One of the banes of the writer’s existence is figuring out how best to take what is in his or her head and put it on paper into something coherent. There are a few writers who can write whole novels by the set of their pants, although those are rare(or at least rare in terms of producing anything good). Many more are meticulous planners who painstakingly map out every plot point, character, and piece of dialogue they plan to include before they write anything
Most of us, however, are a combination of these school. I prefer to outline a little bit in advance
so the writing becomes a little more spontaneous. If I outline too far, then the writing may drive
right past the outline, to the point where the outline is no longer relevant,
and all I really did was waste a great deal of time.

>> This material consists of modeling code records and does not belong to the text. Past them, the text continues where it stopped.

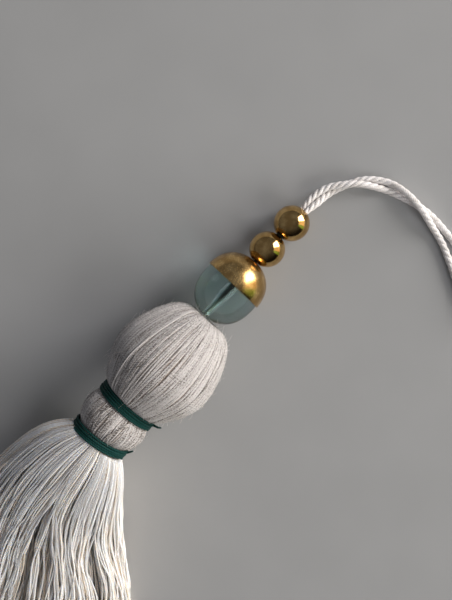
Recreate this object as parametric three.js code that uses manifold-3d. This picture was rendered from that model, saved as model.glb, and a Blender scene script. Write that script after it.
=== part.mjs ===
// A beaded tassel laid on a table: a ball head and a small neck ball of cotton yarn, each
// closed by a dark thread binding, a skirt of loose yarns, a glass bead with a brass cap,
// two brass beads and a doubled hanging cord. Millimetres, +Z up, resting on z = 0. The
// tassel's own axis runs along +X from the skirt to the beads and dips towards the beads.
import * as THREE from 'three';
import { mergeVertices } from 'three/addons/utils/BufferGeometryUtils.js';
import Module from 'manifold-3d';

const wasm = await Module();
wasm.setup();

// Head and neck: the wound yarn's place along the axis and radius, beads' end first.
const YARN_OUTLINE = [
  { along: 15.7, radius: 1.6 },
  { along: 16.4, radius: 3.6 },
  { along: 17.1, radius: 5.6 },
  { along: 16.6, radius: 7.7 },
  { along: 14.6, radius: 10.0 },
  { along: 11.4, radius: 12.0 },
  { along: 7.0, radius: 13.9 },
  { along: 2.4, radius: 15.15 },
  { along: -2.4, radius: 15.35 },
  { along: -6.6, radius: 14.1 },
  { along: -10.4, radius: 12.0 },
  { along: -13.1, radius: 10.1 },
  { along: -13.75, radius: 8.15 },
  { along: -17.25, radius: 8.15 },
  { along: -17.9, radius: 9.0 },
  { along: -20.6, radius: 9.75 },
  { along: -23.7, radius: 9.25 },
  { along: -25.25, radius: 7.6 },
  { along: -28.75, radius: 7.6 },
  { along: -29.3, radius: 8.3 },
  { along: -31.0, radius: 8.0 },
];
const YARN_LOCKS = 32;
const LOCK_RELIEF = 0.22;
const HEAD_RISE = 15.1;
const NECK_BEND = THREE.MathUtils.degToRad(7);
const BEND_FROM = -15.5;
const BEND_OVER = 11.6;

// Bindings: a few turns of one thread, laid side by side.
const THREAD = 0.72;
const HEAD_BINDING = { along: -15.5, radius: 8.85, turns: 4 };
const NECK_BINDING = { along: -27.0, radius: 8.3, turns: 4 };

// Beads, strung beside the head's axis by BEAD_OFFSET.
const BEAD_OFFSET = 1.45;
const GLASS = { along: 27.07, half: 10.0, radius: 8.65, bore: 1.55, square: 2.3 };
const CAP = { edge: 1.5, gap: 0.1, wall: 0.4, hole: 1.9 };
const CAP_SEAT = 0.2;
const BRASS = { radius: 5, bore: 1.9, flat: 0.1 };
const LOWER_BEAD = 42.25;
const UPPER_BEAD = 52.1;
const THREADED = { from: 16.4, to: 54.75, radius: 1.2 };

// The beads' far end rests on the table, so the axis dips by this angle.
const TILT = Math.asin((HEAD_RISE - (BRASS.radius - BRASS.flat)) / UPPER_BEAD);

// Hanging cord: two legs of one three-ply cord, twisted round each other, then an eye.
const CORD = { radius: 1.0, squeezed: 0.76, plies: 3, relief: 0.14, lay: 6 };
const LEG_SPACING = 1.06;
const LEG_SPACING_IN_BEAD = 0.8;
const CORD_START = 55.3;
const CORD_ROUTE = [
  [60.7, 1.1], [64.8, 0.1], [68.5, -2.0], [71.9, -4.5], [74.4, -7.7],
  [76.3, -11.3], [77.3, -15.2], [77.8, -19.2], [77.8, -23.3], [77.3, -27.4],
  [76.6, -31.6], [75.6, -35.7], [74.3, -41.0], [72.8, -46.5], [71.0, -52.5],
];
const CORD_DIP = 0.2;
const TWIST_AT_BEAD = THREE.MathUtils.degToRad(-50);
const TWIST_PER_MM = THREE.MathUtils.degToRad(8.8);
const EYE_FROM = 45;
const EYE_RADIUS = 4.6;

// Skirt: strands in layers, bottom first. Each strand starts in the neck's end and comes
// to lie at its layer's height. root and spread are shares of the bundle's half width.
const SKIRT_START = -29.4;
const SKIRT_ROOT = 8.2;
const SKIRT_LEAVES = THREE.MathUtils.degToRad(2);
const SKIRT_TURN = THREE.MathUtils.degToRad(23);
const SKIRT_TURNS_FROM = -2;
const SKIRT_TURNS_TO = 53;
const SKIRT_FLARE = { opens: 7, within: 6, fans: 25, fansFrom: -8, fansTo: 100 };
const SKIRT_FALL = { lowest: 10, perLevel: 8 };
const SKIRT_LAYERS = [
  { strands: 15, rise: -0.8, root: 0.44, spread: 1.0, length: 76 },
  { strands: 20, rise: -0.5, root: 0.76, spread: 0.98, length: 80 },
  { strands: 22, rise: -0.18, root: 0.9, spread: 0.93, length: 83 },
  { strands: 23, rise: 0.16, root: 0.9, spread: 0.87, length: 85 },
  { strands: 20, rise: 0.5, root: 0.76, spread: 0.78, length: 86 },
  { strands: 14, rise: 0.8, root: 0.44, spread: 0.62, length: 86 },
];
const LAYER_PITCH = 2.05;
const STRAND = { thick: 0.8, fill: 0.45, steps: 7 };

const COTTON = new THREE.MeshStandardMaterial({ color: 0xd9d2c6, roughness: 0.9, metalness: 0 });
const THREAD_GREEN = new THREE.MeshStandardMaterial({ color: 0x123d38, roughness: 0.6, metalness: 0 });
const TEAL_GLASS = new THREE.MeshStandardMaterial({ color: 0x6f8f8c, roughness: 0.05, metalness: 0 });
const POLISHED_BRASS = new THREE.MeshStandardMaterial({ color: 0xc9a14e, roughness: 0.12, metalness: 1 });
const WHITE_CORD = new THREE.MeshStandardMaterial({ color: 0xe6e0da, roughness: 0.8, metalness: 0 });

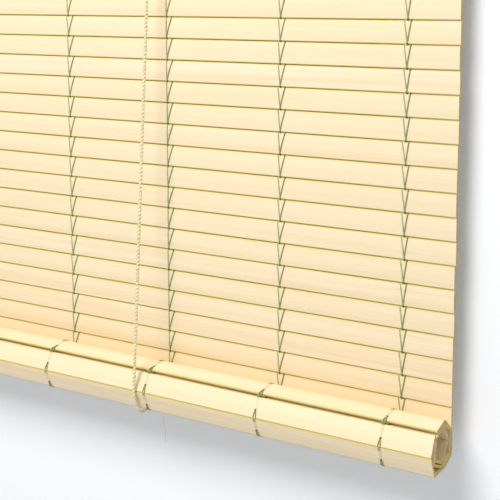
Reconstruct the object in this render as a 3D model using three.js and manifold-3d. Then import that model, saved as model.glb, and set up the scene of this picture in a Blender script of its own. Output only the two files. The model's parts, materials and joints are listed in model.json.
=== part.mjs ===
// A roll-up slat blind on a wooden headrail, partly rolled up.
// Millimetres. +X is the blind's right as seen from the room, +Y points into the wall, +Z is up.
// The origin lies on the wall, midway between the two brackets, at the height of their wall screws.
import * as THREE from "three";
import { mergeVertices } from "three/addons/utils/BufferGeometryUtils.js";
import Module from "manifold-3d";

const wasm = await Module();
wasm.setup();

// Driving sizes
const BLIND_WIDTH = 914;
const SLAT_WIDTH = 19.1;
const SLAT_THICKNESS = 2.6;
const SLAT_GAP = 0.9;
const FLAT_SLATS = 21;
const ROLLED_SLATS = 15;
const ROLL_CLEARANCE = 0.6;
const TIGHTEST_BEND = 75;
const HEADRAIL_END = 8;
const HEADRAIL_DEPTH = 22;
const HEADRAIL_HEIGHT = 34;
const WALL_GAP = 10;
const BRACKET_WIDTH = 26;
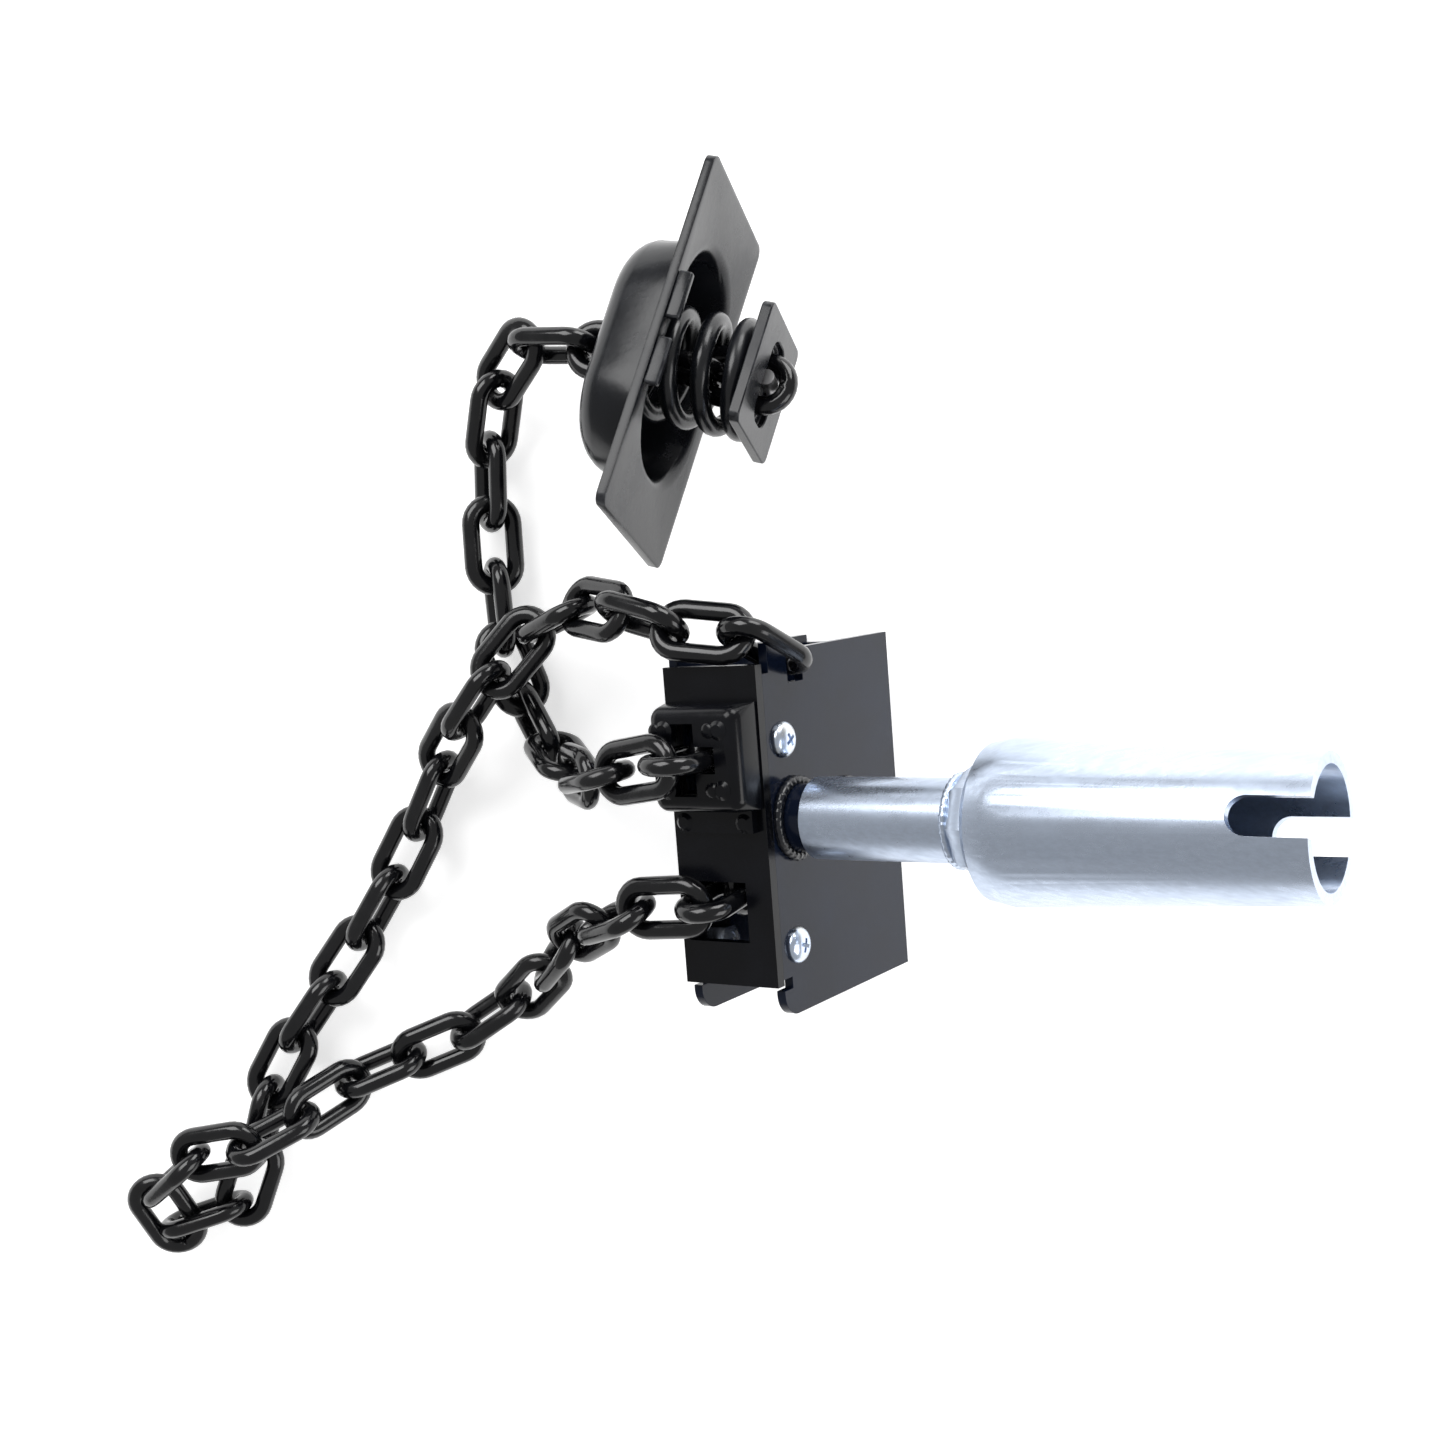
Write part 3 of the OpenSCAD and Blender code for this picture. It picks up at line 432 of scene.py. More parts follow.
def swept(points, radius_at, sides=10):
    """A closed round bead along points, its radius from radius_at(k)"""
    bm = bmesh.new()
    rings = []
    count = len(points)
    side = None
    for k, p in enumerate(points):
        ahead = points[min(k + 1, count - 1)] - points[max(k - 1, 0)]
        ahead.normalize()
        if side is None:
            side = ahead.orthogonal().normalized()
        side = (side - ahead * side.dot(ahead)).normalized()
        up = ahead.cross(side)
        r = radius_at(k)
        rings.append([
            bm.verts.new(p + r * (math.cos(a) * side + math.sin(a) * up))
            for a in (2 * math.pi * j / sides for j in range(sides))
        ])
    for low, high in zip(rings, rings[1:]):
        for j in range(sides):
            bm.faces.new((low[j], low[(j + 1) % sides], high[(j + 1) % sides], high[j]))
    bm.faces.new(list(reversed(rings[0])))
    bm.faces.new(rings[-1])
    bmesh.ops.recalc_face_normals(bm, faces=bm.faces)
    mesh = bpy.data.meshes.new("bead")
    bm.to_mesh(mesh)
    bm.free()
    mesh.shade_smooth()
    return mesh


# ---------- chain places ----------
def square_to(v, d):
    return (v - d * v.dot(d)).normalized()


def next_link(a, heading):
    """The link after a that leads off along heading, hinged in the wire end it can turn about"""
    centre, along, across = a
    d = Vector(heading).normalized()
    n = along.cross(across)
    e = d - along
    if abs(e.dot(across)) > abs(e.dot(n)):
        place = centre + ARC_REACH * along + (0.6 * MM + END_REACH) * d
    else:
        place = centre + (0.6 * MM + END_REACH) * along + ARC_REACH * d
    return (place, d, square_to(n, d))


def backward(a):
    return (a[0], -a[1], a[2])


def tip(a):
    return a[0] + a[1] * STEP / 2


def tail(a):
    return a[0] - a[1] * STEP / 2


def curve_points(route, fine=8):
    """Points of a smooth curve through a route of (x, y, z, roll)"""
    route = [Vector(p) for p in route]
    count = len(route)
    out = []
    for i in range(count - 1):
        a, b, c, d = route[max(i - 1, 0)], route[i], route[i + 1], route[min(i + 2, count - 1)]
        for k in range(fine):
            t = k / fine
            out.append(0.5 * (2 * b + (c - a) * t + (2 * a - 5 * b + 4 * c - d) * t * t
                              + (3 * b - a - 3 * c + d) * t * t * t))
    return out + [route[-1]]


def contacts(route):
    """Contact points a chain step apart along a route, spread so that both ends are met"""
    line = curve_points(route)
    runs = [0.0]
    for a, b in zip(line, line[1:]):
        runs.append(runs[-1] + (b.xyz - a.xyz).length)
    count = round(runs[-1] / (LINK_PITCH - 0.5 * MM))
    out = []
    for k in range(count + 1):
        s = runs[-1] * k / count
        i = next((i for i in range(1, len(line)) if runs[i] >= s), len(line) - 1)
        t = min((s - runs[i - 1]) / max(runs[i] - runs[i - 1], 1e-9), 1)
        out.append(line[i - 1].lerp(line[i], t))
    return out


def across_at(d, roll):
    level = Vector((0, 0, 1)).cross(d).normalized()
    upright = d.cross(level)
    return level * math.cos(math.radians(roll)) + upright * math.sin(math.radians(roll))


def bend_shift(a, b):
    """How far a bend moves the next link"""
    e = b[1] - a[1]
    n = a[1].cross(a[2])
    return (END_REACH - ARC_REACH) / 2 * (e.dot(a[2]) * a[2] - e.dot(n) * n)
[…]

If I eschew an outline altogether, then I hit
a wall and don’t know where I’m going.
The challenge is taking my limited outline and translating
it into prose. That means I usually need
to get to my outline in short order so that I remember what I was looking at in
the movie-in-my-head. There have been
times when I look at my outline and wonder what the hell it even meant. More often, though, is figuring out how to make
the outline-to-page translation palatable to the reader. Trust me – any idiot can write a bunch of
words, but that doesn’t mean they engage the reader. Folks who’ve read office memos know this
well.
I think the key is to pause every so often and ask yourself if
the writing works. Are you taking too
much for granted, or are you handholding too much? Does the prose match the outline? This is one of the reasons writing takes so
long, because we’re trying to make the page match the outline, despite the
disparate styles(prose versus brainstorming).
This is something that can make outlines challenging as well since the
outline can’t be totally abstract if it’s to be of use.